GNOME performance improvements
In May 2018 the Raspberry Pi Foundation kindly hosted a GNOME Performance Hackfest in the lovely Cambridge. Over a couple of days we managed to fix a number of issues seen, review and document a number of issues and work on a number of ways of reducing the memory usage of GNOME. Of course this improvement is primarily seen constrained devices like the Raspberry Pi but ultimately less memory utilisation by GNOME even helps devices with decent amounts of RAM and CPUs too. The fixes didn’t arrive in time for Fedora 28, but a bunch have landed in Fedora 29 providing noticeable improvements, and the GNOME team is by no means done and there will be more coming in Fedora 30 and beyond! It was an excellent start and I expect there will be ongoing enhancements here into the future especially with devices like the Purism Phone which will have similar constraints.

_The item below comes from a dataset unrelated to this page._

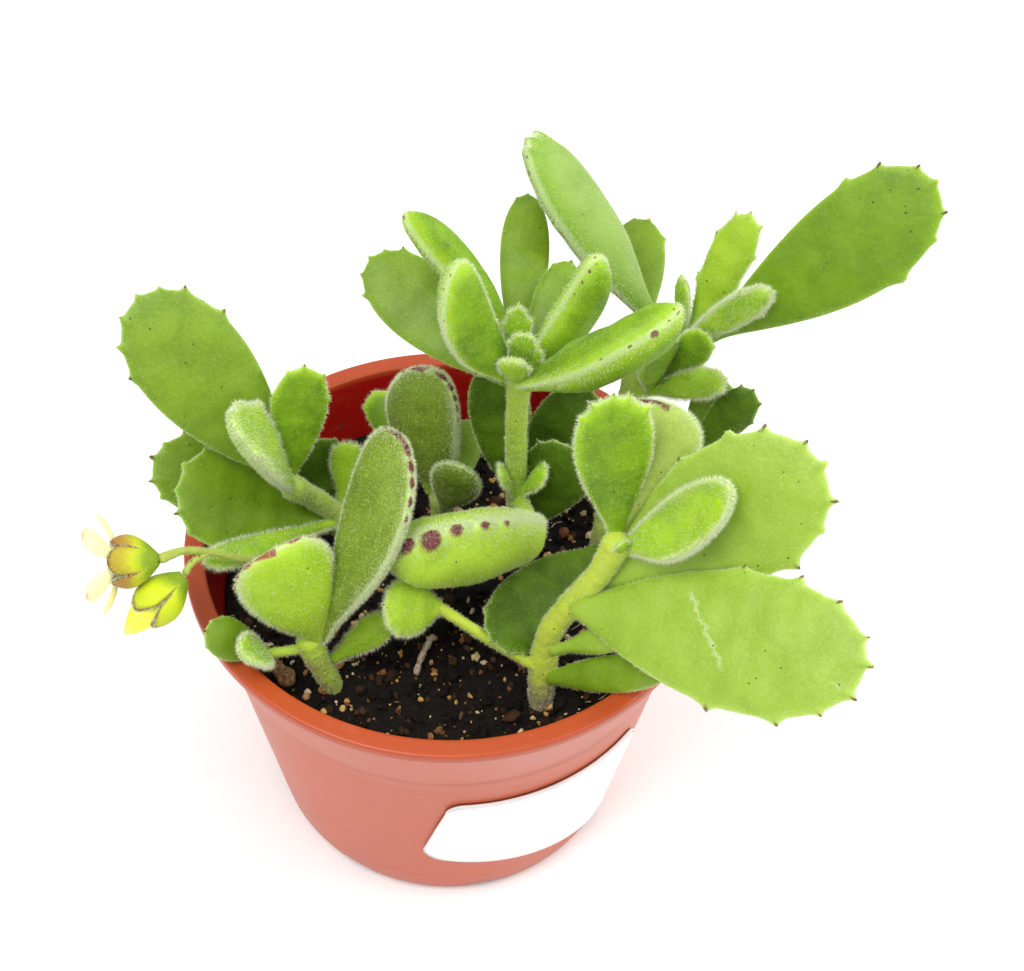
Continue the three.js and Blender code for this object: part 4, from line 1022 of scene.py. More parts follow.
SHOOTS = [
    Shoot(
        "stem_front_left", [(-21, -27, 58), (-23, -28, 66), (-25, -28, 74)], 2.1,
        StemFinish("stem_front_left_bark", GREEN_STEM, (0.26, 0.28, 0.08), 58),
        twigs=[([(-25, -28, 72), (-29, -29, 72), (-33, -30, 72)], 1)],
        young=[LeafForm("sprig", (-21, -26, 66), (18, 38, 45), 15, 6, 2.4, 1, 3, 0.5)],
        leaves=[
            LeafForm("leaf_tall_front", (-23.5, -27, 74), (59, 53, -20), 42.5, 15, 9, 2, 0, 1, 1.15, bow=0.05,
                     sweep=0.12, fine=1.6, look=L.CLAWED, claws=((0.995, 0.5, 2.0), (0.965, 0.5, 2.4),
                     (0.915, 0.5, 2.5), (0.86, 0.5, 2.4), (0.79, 0.5, 2.3), (0.72, 0.5, 1.9), (0.985, -0.5, 2.0),
                     (0.94, -0.5, 1.8), (0.88, -0.5, 1.4))),
            LeafForm("leaf_cupped_front", (-23.5, -27, 74), (-165, 76, 103), 28, 18, 6, 1.8, 0, 1, 0.95, cup=0.2,
                     hollow=0.6, fine=1.6, look=L.FLUSHED, claws=((0.9, -0.5, 1.3), (0.97, -0.5, 1.5),
                     (1, 0.5, 1.7), (0.95, 0.5, 1.8), (0.87, 0.5, 1.6), (0.78, 0.5, 1.3))),
            small("leaf_left_tiny", (-33, -29.5, 72.5), (-162, 41, -38), 14, 8, 3, 1, 3, 0.5, 0.9),
            small("leaf_left_curled", (-32.5, -30.5, 72.5), (-116, 52, -34), 12, 7, 3, 1, 3, 0.5, 0.7, cup=0.35,
                  look=L.YOUNG),
        ],
    ),
    Shoot(
        "stem_left", [(-16, 7, 58), (-20, 4, 70), (-25, 1, 80), (-30, -3, 89)], 2.1,
        StemFinish("stem_left_bark", (0.36, 0.48, 0.07), (0.22, 0.26, 0.07), 60),
        young=[LeafForm("side_shoot", (-22, 4, 76), (70, 68, 20), 14, 6.5, 2.2, 1, 5, 0.5, 1.6)],
        leaves=[
            LeafForm("leaf_left_broad", (-30.5, -1.5, 89.5), (156, 48, -36), 45, 20.5, 3.4, 1.9, 7, 1.3, 0.95,
                     bow=0.03),
            small("leaf_left_upright", (-31, -1.5, 89), (61, 72, 40), 25, 10.5, 3, 1.3, 5, 0.8, 1, look=L.PLUMP),
            small("leaf_left_young", (-30, -4, 90.5), (-159, 66, -14), 24, 12, 4.5, 1.3, 5, 1.0, 0.75, cup=0.35,
                  look=L.YOUNG),
            LeafForm("leaf_left_low", (-22.5, 2, 72), (-159, 36, -40), 37, 19, 3.2, 1.8, 9, 1.2, 1.35, bow=0.03),
            LeafForm("leaf_left_behind", (-22.5, 3.5, 71.5), (-177, 28, -43), 39, 15, 3.2, 1.6, 7, 1.1, 1.4),
            small("leaf_left_inner", (-22.5, 4.5, 72), (130, 67, -24), 18, 11, 2.6, 1.3, 5, 0.8, 1, look=L.DARK),
            small("leaf_under_flower", (-22.5, 1, 75), (-135, 21, -13), 33, 5.5, 2.6, 1.1, 3, 0.4, 1.5,
                  look=L.YOUNG),
        ],
    ),
    Shoot(
        "stem_centre", [(13, 11, 58), (13, 10, 73), (12, 9, 92), (12, 8, 111)], 2.1,
        StemFinish("stem_centre_bark", (0.30, 0.44, 0.02), (0.2, 0.26, 0.05), 60),
        twigs=[([(13, 9, 75), (14.5, 3, 77.5), (15.5, -4, 80.5)], 1.7)],
        young=[
            small("baby_left", (11.5, 8, 78), (-150, 70, 150), 9, 3.8, 2, 0.9, 5, 0.7, 1.1),
            small("baby_right", (14, 8, 78), (-20, 64, -150), 10, 4.6, 2, 0.9, 5, 0.8, 1.1),
            small("tip_front", (11.5, 6.5, 110.5), (-100, 66, 180), 10, 5.6, 2.6, 1.2, 5, 0.8, 0.8),
            small("tip_back", (11.5, 8.5, 111), (100, 80, 0), 14, 4.8, 2, 1.1, 7, 0.9, 0.8),
            small("tip_left", (10.8, 7.6, 111), (170, 76, -80), 7.5, 4.2, 2, 1, 3, 0.4, 0.9),
            small("tip_right", (12.6, 7.4, 111), (-10, 76, 80), 8.5, 4.4, 2, 1, 3, 0.4, 0.9),
            small("tip_core", (11.8, 7.4, 112), (-60, 82, 150), 11, 4.6, 1.8, 1, 7, 0.9, 1.0),
        ],
        leaves=[
            LeafForm("leaf_claw_centre", (15.5, -5, 81), (-150, 19, 68), 32, 19, 13, 4.6, 0, 1, 0.35, fine=1.6,
                     look=L.PAW, claws=((0.995, -0.5, 2.6), (0.95, -0.53, 2.8), (0.69, -0.54, 3.2),
                     (0.51, -0.55, 2.6), (0.36, -0.56, 2.0), (0.84, -0.56, 4.2)), scars=((0.84, -0.56, 1.3),)),
            LeafForm("leaf_low_back_left", (12, 11.5, 74), (126, 72, -28), 30, 12, 3, 1.5, 3, 0.6, 0.85,
                     look=L.DARK),
            LeafForm("leaf_low_back_right", (14, 11, 76), (28, 59, 42), 26, 13, 3, 1.5, 5, 0.8, 0.85, look=L.DARK),
            LeafForm("leaf_top_left", (10.5, 8, 111), (177, 69, -44), 28, 10, 9, 1.4, 0, 0.4, 0.6, sweep=-0.12,
                     fine=1.6, look=L.PLUMP, claws=((0.97, -0.5, 0.5), (0.9, -0.55, 0.4)),
                     scars=((0.83, -0.64, 0.4), (0.79, -0.62, 0.3), (0.72, -0.5, 0.35))),
            LeafForm("leaf_top_right", (12.5, 9.5, 111), (26, 58, -76), 27, 9, 8, 1.4, 0, 0.5, 0.7, sweep=-0.12,
                     fine=1.6, look=L.PLUMP, claws=((0.99, 0.5, 0.5), (0.97, 0.6, 0.5)), scars=((0.9, 0.6, 0.5),
                     (0.81, 0.6, 0.4), (0.7, 0.6, 0.3))),
            LeafForm("leaf_top_left_back", (11.5, 9.5, 109), (149, 47, -156), 37, 9, 7, 1.4, 0, 0.6, 0.9,
                     sweep=-0.12, look=L.PLUMP, claws=((0.99, 0.5, 0.8), (0.9, 0.52, 0.4))),
            LeafForm("leaf_top_back", (12, 10.5, 106), (90, 23, 1), 39.5, 9.5, 3.4, 1.4, 3, 0.8, 1.1),
            LeafForm("leaf_flat_left", (11.5, 9.5, 106.5), (147, 21, -26), 36.5, 15, 3.4, 1.6, 5, 1, 0.95),
            LeafForm("leaf_long_right", (12.5, 6.5, 110.5), (-3, 38, -20), 35, 10, 9.5, 1.7, 0, 0.5, 0.65,
                     sweep=0.12, fine=1.6, look=L.PLUMP, claws=((0.99, 0.5, 0.6), (0.95, 0.5, 0.4)),
                     scars=((0.87, 0.54, 1.0), (0.75, 0.5, 0.55), (0.59, 0.45, 0.4))),
            small("leaf_top_inner", (12.5, 10, 107.5), (67, 31, 16), 24.5, 8, 3, 1.1, 3, 0.5, 1.2),
            LeafForm("leaf_dark_back", (14, 9.5, 62.5), (-13, 73, 82), 31, 14, 3, 1.5, 5, 0.8, 1.5, look=L.DARK),
        ],
    ),
    Shoot(
        "stem_back_right", [(30, 9, 58), (31, 12, 72), (34, 25, 88), (36, 33, 102)], 2.1,
        StemFinish("stem_back_right_bark", (0.3, 0.42, 0.05), (0.24, 0.18, 0.08), 66),
        twigs=[([(34, 24, 87), (40, 27, 95), (45, 29, 102)], 1.8)],
        young=[LeafForm("young_right", (44, 30.5, 101), (110, 74, 94), 13, 5, 2.4, 1.1, 3, 0.5, 0.9)],
        leaves=[
            LeafForm("leaf_crown", (37, 34.5, 102), (159, 52, -172), 44, 15.6, 9, 1.9, 3, 1.2, 0.85, fine=1.6,
                     look=L.CROWN, claws=((0.97, 0.5, 0.6),), scars=((0.91, 0.42, 0.8), (0.8, 0.36, 0.7),
                     (0.61, 0.42, 0.9))),
            small("leaf_crown_behind", (37, 34, 101.5), (98, 15, -21), 24, 11, 3, 1.3, 5, 0.8, 1),
            LeafForm("leaf_far_right", (46, 28, 102), (-2, 48, 55), 58, 20, 3.4, 1.9, 7, 1.3, 1.25, bow=0.03,
                     sweep=0.02, look=L.GLOSSY),
            small("leaf_right_upright", (45, 30.5, 101.5), (42, 61, 21), 27, 8.4, 3, 1.2, 7, 1.0, 1.05,
                  look=L.PAW),
            small("leaf_right_woolly", (45, 28, 103), (-32, 54, 97), 25, 5.4, 4, 1.2, 5, 0.8, 0.8, look=L.YOUNG),
            small("leaf_right_fold", (38, 24.5, 92.5), (-75, 77, -157), 18, 9, 3.4, 1.2, 3, 0.5, 0.8,
                  look=L.PLUMP),
            small("leaf_right_pale", (41, 26, 95), (-28, 62, 82), 16, 7, 3, 1.1, 3, 0.5, 1, look=L.PLUMP),
            small("leaf_right_bud", (37.5, 24.5, 91.5), (-23, 33, 65), 18, 5.8, 3.6, 1.1, 5, 0.8, 1, look=L.YOUNG),
            LeafForm("leaf_low_front", (30, 8, 62), (-121, 17, -28), 42, 15, 3, 1.5, 5, 0.8, 0.9, look=L.DARK),
        ],
    ),
    Shoot(
        "stem_back_low", [(36, 15, 58), (40, 17, 70), (46, 17, 82)], 1.6,
        StemFinish("stem_back_low_bark", (0.26, 0.36, 0.05), (0.22, 0.17, 0.08), 66),
        leaves=[
            small("leaf_right_low", (46.5, 18, 82), (44, 58, 27), 16, 9, 3, 1.1, 5, 0.7, 1),
            small("leaf_right_brown", (47, 16.5, 82.5), (5, 59, 53), 20, 8, 3, 1.1, 5, 0.7, 1, look=L.DARK),
        ],
    ),
    Shoot(
        "stem_middle_back", [(-3, 10, 58), (-3, 13, 63), (-3, 14, 68)], 1.7,
        StemFinish("stem_middle_back_bark", (0.26, 0.38, 0.05), (0.2, 0.22, 0.06), 58),
        leaves=[
            LeafForm("leaf_middle_back", (-1.5, 14, 68), (117, 71, -60), 30, 17, 9, 1.7, 0, 0.9, 0.85,
                     sweep=-0.12, fine=1.6, look=L.CLAWED, claws=((0.97, 0.5, 1.9), (0.91, 0.5, 2.2),
                     (0.84, 0.5, 2.2), (0.76, 0.5, 2.1), (0.67, 0.5, 1.8), (0.99, -0.5, 1.8), (0.94, -0.5, 1.6))),
            small("leaf_middle_slim", (-2.5, 14.5, 64), (74, 25, 3), 20.5, 8, 3, 1.1, 3, 0.5, 1.1),
            small("leaf_middle_low", (-2, 12.5, 67.5), (-37, 73, -70), 16, 10, 4, 1.2, 3, 0.5, 1, look=L.CLAWED),
            small("leaf_middle_left", (-3.5, 15.5, 66), (133, 36, -38), 25.5, 7.5, 2.4, 1, 5, 0.6, 2.4,
                  look=L.PLUMP),
        ],
    ),
    Shoot(
        "stem_front_right",
        [(19, -29, 58), (19, -26, 66), (20, -24, 75), (24, -23, 83), (28, -23, 91), (31, -22, 99)], 2.4,
        StemFinish("stem_front_right_bark", (0.38, 0.48, 0.03), (0.2, 0.17, 0.09), 65),
        twigs=[([(19, -27, 67), (11, -25, 71), (-1, -21, 77)], 1.1)],
        young=[small("bud", (31, -23, 98), (-60, 70, 0), 5, 2.6, 1.8, 0.9, 1, 0.2, 0.8)],
        leaves=[
            LeafForm("leaf_front_upright", (31, -20, 98), (117, 78, -11), 31, 14.4, 5, 1.7, 5, 1.2, 1.15,
                     look=L.PLUMP),
            LeafForm("leaf_front_cupped", (33, -22, 99), (-18, 53, 40), 27, 10.5, 7, 1.4, 0, 0.4, 0.75, cup=0.42,
                     sweep=0.08, hollow=0.9, fine=1.6, look=L.YOUNG, claws=((0.66, 0.22, 2.2), (0.78, 0.24, 2.4),
                     (0.89, 0.26, 2.2))),
            LeafForm("leaf_round_back", (30, -21, 94), (60, 53, -163), 30.5, 15.5, 7, 1.5, 0, 0.5, 1.9, fine=1.6,
                     look=L.OLIVE, claws=((0.94, 0.5, 1.5),), scars=((0.97, 0.56, 1.0), (0.985, 0.7, 0.9))),
            LeafForm("leaf_wide_right", (27.5, -21.5, 86.5), (-3, 45, 49), 52, 25, 3.6, 2, 11, 1.7, 1, bow=0.03,
                     look=L.PALE_BROAD),
            LeafForm("leaf_large_front", (24, -25, 84), (-29, 21, 41), 59, 24.5, 3.8, 2, 9, 1.5, 0.9, bow=0.03,
                     fine=1.4, look=L.SCARRED),
            small("leaf_small_bright", (-1, -21, 77), (-150, 31, -46), 13, 11, 4, 1.2, 5, 0.7, 0.8, look=L.PAW),
            small("leaf_stalk_right", (20.5, -26.5, 72.5), (-19, 41, 50), 18, 5.5, 3, 1.2, 3, 0.5, 1.4,
                  look=L.PALE_BROAD),
            small("leaf_low_right", (20, -28, 66), (-25, 36, 47), 29, 7, 3, 1.3, 3, 0.5, 0.7),
        ],
    ),
]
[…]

Initial CPU frequency support
Another of the largest issues around the Raspberry Pi is complaints it was slow, part of the issue here is that there’s no upstream CPU Frequency driver which means all models of the Raspberry Pi run at a glacial, but safe, 600Mhz out of the box compared to the highest speed, which on the 3B+ is 1400Mhz. With Fedora 29 we’ve landed an experimental cpufreq driver which allows us to run the Raspberry Pi 3-Series at much closer to optimal speeds. While this is experimental it might not stay around if we find out it causes issues or ends up being a maintenance burden but to date it hasn’t yet appeared to have caused any issues.
HWmon Voltage Sensor
There’s a new driver that reports when the voltage supplied by the PSU drops below the required voltage. It can be a bit noisy in dmesg but one of the biggest support problems we have with the Raspberry Pis is people using a power supply that’s not powerful enough, this issue is more of a problem with Fedora 29 because with the support for running at faster frequencies due to the cpufreq driver it means we also draw more power and some PSUs that were previously fine now cause issues because they can’t supply enough current.
Enhanced support for config.txt
A lot of the hardware addons are supported in Raspbian are done by enabling things in the config.txt file, this in turn does things like loading DT overlays and merging them with the base DT to enable extra hardware like HAT support. We have enhanced the way Fedora works with this which enables us to be much closer to the way Raspbian handles these things. The advantage this has is that the documentation that’s written for Raspbian is then usable by Fedora in the wider Raspberry Pi ecosystem which in turn makes it easier for end users to get HW up and running due to less differences in process. There’s further enhancements to make here but every step closer is easier for everyone to enable and use their favourite HATs.
Improved bcm283x firmware support
In preparation for grub2 support we enhanced how we deal with the firmware that the Raspberry Pi uses for booting. This deals with the early startup. We never use to upgrade it by default to ensure things didn’t break, but it also meant most users also didn’t by default get the fixes and enhancements. Now we do. The config.txt is also handled directly which means if you never edit the file you now automatically get any changes we make, because rpm handles the file as a config file, if we change it you get a .rpmnew file so you won’t lose your changes.
Camera support
This wasn’t available in the Fedora 29 4.18 kernels, but with the rebase to the 4.19 kernel the support for the camera on the Raspberry Pi CSI Camera interface improved enough we could enable this in Fedora. The early 4.19 kernels don’t automatically detect and load support if the camera module is attached. There’s some patches in 4.20 in rawhide for this, and we’ll bring some of this to 4.19 soon, and we’re working with upstream to further improve the camera support. You’ll also want the latest bcm283x firmware which tweaks some of the config.txt and updates to a firmware with ISP fixes.
Another improvements
There was also a number of general Arm improvements which sped up crypto on the Raspberry Pi, improved the USB, fixed up some issues with the wired ethernet on the 3B+, power and a number of other fixes. As always there’s more coming. The 4.20 kernel rebase should also bring with it analog sound support early in the new year.
Conclusion
Overall I was pleased with the work that landed in Fedora over 2018 for the Raspberry Pi. The WiFi regression was disappointing, but now with that fixed in 4.19.10 we have WiFi support out of the box without users needing to download anything which moving forward will make things a lot more straight forward. The initial support for the camera makes it much more useful in numerous use cases and we’ll really polish up the HAT support in Fedora 30 which for me is the last remaining big ticket item for Raspberry Pi support. There’s still some annoying bits around the EDID detection in the display, but there’s work to improve that upstream, and also there’s work to land the media decode offloading upstream too which will also one of the few remaining bits.
Hi,
This is all sounds great; thank you for your work!
For the ZRAM swap improvement, is this something that will be inherited if you upgrade an existing Fedora 28 installation via “dnf system-upgrade”, or does it require further manual steps to set up on an upgraded install?